= Reider's theorem =

In algebraic geometry, Reider's theorem gives conditions for a line bundle on a projective surface to be very ample.

==Statement==
Let D be a nef divisor on a smooth projective surface X. Denote by K_{X} the canonical divisor of X.
- If D^{2} > 4, then the linear system |K_{X}+D| has no base points unless there exists a nonzero effective divisor E such that
  - $DE = 0, E^2 = -1$, or
  - $DE = 1, E^2 =0$;
- If D^{2} > 8, then the linear system |K_{X}+D| is very ample unless there exists a nonzero effective divisor E satisfying one of the following:
  - $DE = 0, E^2 = -1$ or $-2$;
  - $DE = 1, E^2 = 0$ or $-1$;
  - $DE = 2, E^2 = 0$;
  - $DE = 3, D = 3E, E^2 = 1$

==Applications==
Reider's theorem implies the surface case of the Fujita conjecture.
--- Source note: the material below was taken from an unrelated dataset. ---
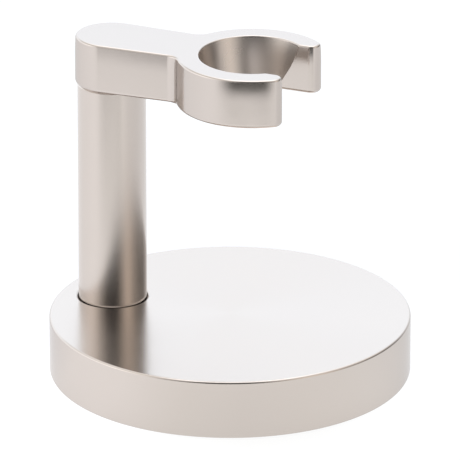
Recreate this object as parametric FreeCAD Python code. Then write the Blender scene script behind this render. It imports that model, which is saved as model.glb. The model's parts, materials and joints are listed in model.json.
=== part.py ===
import FreeCAD, Part
import os
from math import cos, pi, radians, sin, sqrt

from FreeCAD import Vector

# A free-standing stand for one wet-shaving razor. A heavy round base carries an upright post near
# its edge. An arm on top of the post ends in an open ring, and the razor's neck slips into the ring
# through a slot, so that the razor hangs head-up over the base.
#
# Millimetres. +Z is up, +X runs from the post towards the open end of the ring, and the origin is
# the centre of the footprint, on the surface that the stand rests on.

# --- driving dimensions -------------------------------------------------------------------------
BASE_DIAMETER = 80.0
BASE_THICKNESS = 13.4
OVERALL_HEIGHT = 75.5
POST_DIAMETER = 15.2
POST_OFFSET = 28.2          # from the base's axis to the post's axis
ARM_WIDTH = 16.2            # over the post; the sides draw in towards the ring
ARM_TAPER = radians(1.6)    # how far each side draws in
ARM_THICKNESS = 11.1
RING_DIAMETER = 33.8
RING_REACH = 33.5           # from the post's axis to the ring's axis
SEAT_TOP_DIAMETER = 23.7    # conical seat in the ring, at the arm's top face
SEAT_BOTTOM_DIAMETER = 18.6  # the same seat at the arm's underside
SLOT_WIDTH = 18.4           # open side of the ring, facing away from the post

# --- edges and corners --------------------------------------------------------------------------
TOP_ROUNDING = 0.5
BOTTOM_ROUNDING = 1.0
NECK_RADIUS = 3.5           # inside corners where the arm's sides run into the ring
TIP_RADIUS = 2.2            # rounded ends of the two prongs beside the slot
SEAT_ROUNDING = 0.3         # upper rim of the seat
EDGE_BREAK = 0.3            # small chamfers on the rims of holes

# --- foot ---------------------------------------------------------------------------------------
PAD_DIAMETER = 73.6
PAD_THICKNESS = 1.2
PAD_PROUD = 0.3             # how far the pad stands below the metal
FILM_THICKNESS = 0.15
RECESS_DIAMETER = 74.0

# --- post joint, an M6 screw from below -----------------------------------------------------------
SOCKET_DIAMETER = 15.8      # shallow socket in the base that the post stands in
SOCKET_DEPTH = 2.0
THREAD_DIAMETER = 6.0       # plain shanks stand for the M6 threads
TAPPED_DIAMETER = 6.1
CLEARANCE_DIAMETER = 6.6
HEAD_DIAMETER = 10.5
HEAD_HEIGHT = 3.3
HEAD_DOME = 1.6
KEY_ACROSS_FLATS = 4.0
KEY_DEPTH = 2.1
SCREW_LENGTH = 20.0
WASHER_DIAMETER = 12.0
WASHER_BORE = 6.4
WASHER_THICKNESS = 1.6
SPRING_DIAMETER = 11.8
SPRING_BORE = 6.2
SPRING_THICKNESS = 1.6
SPRING_SPLIT = 1.0
SPRING_SPLIT_LEAN = 20.0    # degrees from upright
COUNTERBORE_DIAMETER = 13.0
HEAD_ROOM = 0.3             # air between the screw's head and the pad's film
POST_HOLE_DEPTH = 16.0

# --- arm joint, a headless M6 stud ----------------------------------------------------------------
STUD_LENGTH = 20.0
STUD_IN_ARM = 7.3
STUD_END_ROOM = 0.4
STUD_KEY_ACROSS_FLATS = 3.0
STUD_KEY_DEPTH = 3.5
LEAD_CHAMFER = 0.6

TOLERANCE = 1e-6            # for telling which edges lie in a plane
OVERSHOOT = 1.0             # how far a cutter runs past the face that it opens

# --- levels worked out from the above -------------------------------------------------------------
base_bottom = PAD_PROUD
base_top = base_bottom + BASE_THICKNESS
socket_floor = base_top - SOCKET_DEPTH
recess_roof = PAD_THICKNESS + FILM_THICKNESS
head_low = recess_roof + HEAD_ROOM
head_seat = head_low + HEAD_HEIGHT
spring_top = head_seat + SPRING_THICKNESS
washer_top = spring_top + WASHER_THICKNESS
arm_top = OVERALL_HEIGHT
arm_bottom = arm_top - ARM_THICKNESS
stud_top = arm_bottom + STUD_IN_ARM
stud_bottom = stud_top - STUD_LENGTH
post_x = -POST_OFFSET
ring_x = post_x + RING_REACH


def cylinder(diameter, low, high, x=0.0):
    """An upright cylinder between two levels."""
    return Part.makeCylinder(diameter / 2, high - low, Vector(x, 0, low))


def cone(low_diameter, high_diameter, low, high, x=0.0):
    """An upright cone frustum between two levels."""
    return Part.makeCone(low_diameter / 2, high_diameter / 2, high - low, Vector(x, 0, low))


def countersink_up(diameter, level, x=0.0, size=EDGE_BREAK):
    """Cutter that breaks the upper rim of a hole whose mouth is at this level."""
    return cone(diameter, diameter + 4 * size, level - size, level + size, x)


def countersink_down(diameter, level, x=0.0, size=EDGE_BREAK):
    """Cutter that breaks the lower rim of a hole whose mouth is at this level."""
    return cone(diameter + 4 * size, diameter, level - size, level + size, x)


def hexagon_prism(across_flats, low, high, x=0.0):
    """An upright hexagonal prism, the shape of a key's socket."""
    corner = across_flats / sqrt(3)
    points = [Vector(x + corner * cos(k * pi / 3), corner * sin(k * pi / 3), low) for k in range(7)]
    return Part.Face(Part.makePolygon(points)).extrude(Vector(0, 0, high - low))


def flat_edges(solid, level):
    """The edges of a solid that lie in the horizontal plane at this level."""
    return [e for e in solid.Edges
            if abs(e.BoundBox.ZMin - level) < TOLERANCE and abs(e.BoundBox.ZMax - level) < TOLERANCE]


def base_disc():
    """Heavy turned disc: post socket on top, pad recess and screw pocket below."""
    disc = cylinder(BASE_DIAMETER, base_bottom, base_top)
    disc = disc.makeFillet(TOP_ROUNDING, flat_edges(disc, base_top))
    disc = disc.makeFillet(BOTTOM_ROUNDING, flat_edges(disc, base_bottom))
    cutters = [
        cylinder(RECESS_DIAMETER, base_bottom - OVERSHOOT, recess_roof),
        cylinder(COUNTERBORE_DIAMETER, recess_roof - OVERSHOOT, washer_top, post_x),
        cylinder(CLEARANCE_DIAMETER, washer_top - OVERSHOOT, socket_floor + OVERSHOOT, post_x),
        cylinder(SOCKET_DIAMETER, socket_floor, base_top + OVERSHOOT, post_x),
        countersink_up(SOCKET_DIAMETER, base_top, post_x, EDGE_BREAK / 2),
        countersink_down(COUNTERBORE_DIAMETER, recess_roof, post_x),
    ]
    for cutter in cutters:
        disc = disc.cut(cutter)
    return disc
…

Let L be an ample line bundle on a smooth projective surface X. If m > 2, then for D=mL we have
- D^{2} = m^{2} L^{2} ≥ m^{2} > 4;
- for any effective divisor E the ampleness of L implies D · E = m(L · E) ≥ m > 2.
Thus by the first part of Reider's theorem |K_{X}+mL| is base-point-free. Similarly, for any m > 3 the linear system |K_{X}+mL| is very ample.